Meteorological mechanisms affecting the evolution of a persistent wintertime cold air pool that began on 2 January and ended on 7 January 1999 in the Columbia basin of eastern Washington were investigated using a mesoscale numerical model together with limited observations. The mechanisms include surface radiative cooling and heating, large-scale subsidence, temperature advection, downslope warming in the lee of a major mountain barrier, and low-level cloudiness.

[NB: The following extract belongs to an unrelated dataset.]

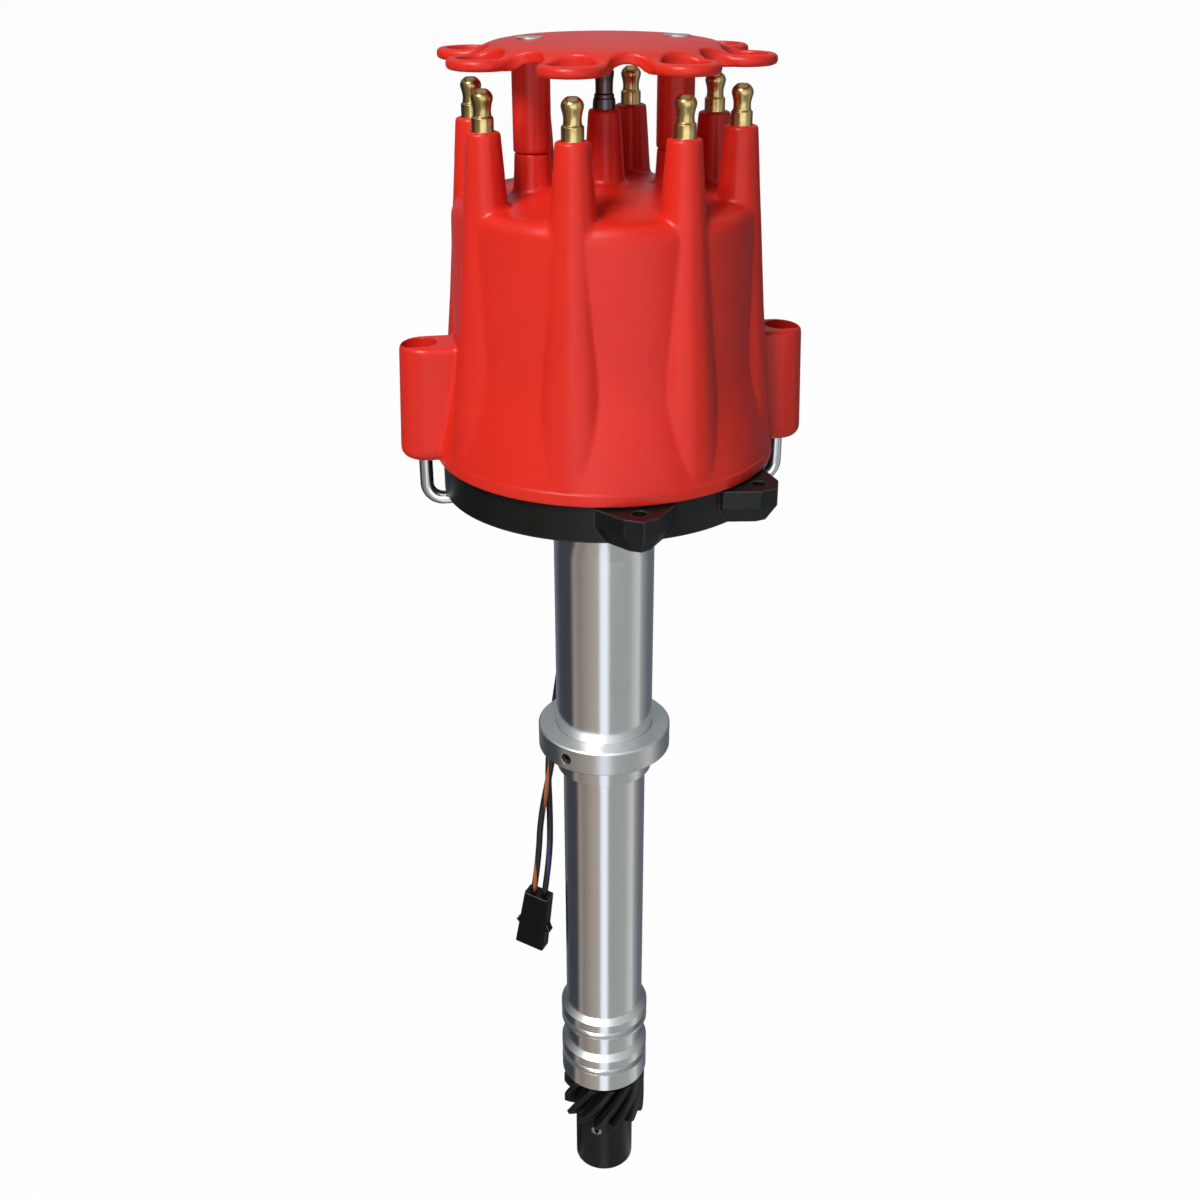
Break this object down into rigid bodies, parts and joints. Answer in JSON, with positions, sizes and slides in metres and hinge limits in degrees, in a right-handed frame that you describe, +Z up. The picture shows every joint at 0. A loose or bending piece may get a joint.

The cold pool began when cold air accumulated over the basin floor on a clear night and was maintained by a strong capping inversion resulting from a rapid increase of air temperatures above the cold pool. This increase of temperatures aloft was produced primarily by downslope warming associated with strong westerly winds descending the lee slopes of the north–south-oriented Cascade Mountains that form the western boundary of the Columbia basin. While the inversion cap at the top of the cold pool descended with time as the westerly flow intensified, the air temperature inside the cold pool exhibited little variation because of the fog and stratus accompanying the cold pool. Although the low-level clouds reduced the diurnal temperature oscillations inside the pool, their existence was not critical to maintaining the cold pool because surface radiative heating on a midwinter day was insufficient to completely destroy the temperature deficit in the persistent inversion. The presence of low-level clouds becomes much more critical for the maintenance of persistent cold pools in the spring and, perhaps, the fall seasons when insolation is much stronger than in midwinter. The cold pool was destroyed by cold air advection aloft, which weakened and eventually removed the strong inversion cap, and by an unstable boundary layer that grew upward from the heated ground after the dissipation of low-level clouds. Finally, erosion of the cold pool from above by turbulent mixing produced by vertical wind shear at the interface between quiescent air within the pool and stronger winds aloft was found to be insignificant for this case.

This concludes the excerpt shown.